The professionalism, the scientific approach to the detection of crime and the slight bending of the social, even legal, rules to achieve ultimate justice are all features we today recognize as belonging to detective heroes. The most controversial characteristic of the female detective, however, is her sense of justice. The job of the detective police, as Miss Gladden repeats several times, is to uphold the law and bring criminals to justice. But justice according to law is not always in accord with our sense of fairness and just desserts. This is the point Miss Gladden makes at the end of her introduction.

The Female Detective aims to be sensational and thrilling by using a woman detective with specialized knowledge and expertise in the technicalities of crime detection. It can also be argued that a female protagonist and narrator gives the author more scope to explore the moral dilemmas detective work creates. Compassion is one more thing female detectives do better than their male colleagues. In this way, a woman detective opens up new ground for the author to explore and a powerful way to engage his readers. Miss Gladden is placed in situations where the law pulls one way, her moral compass points the other way. "Tenant for Life" labours this point almost to death. It is the main theme in "The Judgment of Conscience," and it resurfaces in different forms elsewhere in the stories.

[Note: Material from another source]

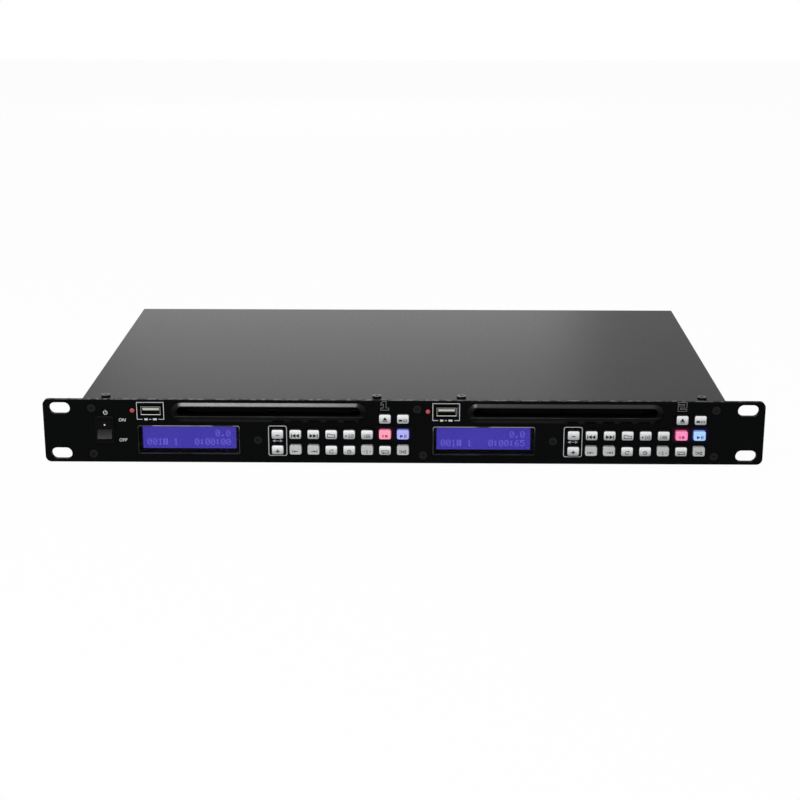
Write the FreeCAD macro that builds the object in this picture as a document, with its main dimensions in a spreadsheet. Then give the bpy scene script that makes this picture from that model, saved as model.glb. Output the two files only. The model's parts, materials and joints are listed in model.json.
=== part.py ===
"""Twin slot-loading disc player for a 19 inch rack, one unit high.

The frame is the rack's: the origin is the middle of the front panel's back face, which is the face
that seats on the rack rails. +X runs to the right as seen from the front, +Y runs to the back of the
case and +Z is up. All sizes are in millimetres. Deck a is the left one and deck b the right one, and
they are the same pieces one deck_pitch apart.
"""

import FreeCAD
import Part
import math
import os
import re
import Sketcher
from FreeCAD import Placement, Rotation, Vector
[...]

It is possible, even likely, that Forrester is a lousy writer churning out cheap tales of detection to earn a quick buck. Nevertheless, he has created an intriguing and engaging character: a woman detective who is independent, professional, even mercenary in the pursuit of her trade and at the same time struggling to reconcile the gap between the law she is paid to uphold and her natural sense of justice. Miss Gladden is a sensational heroine, even if the plots of her adventures are not.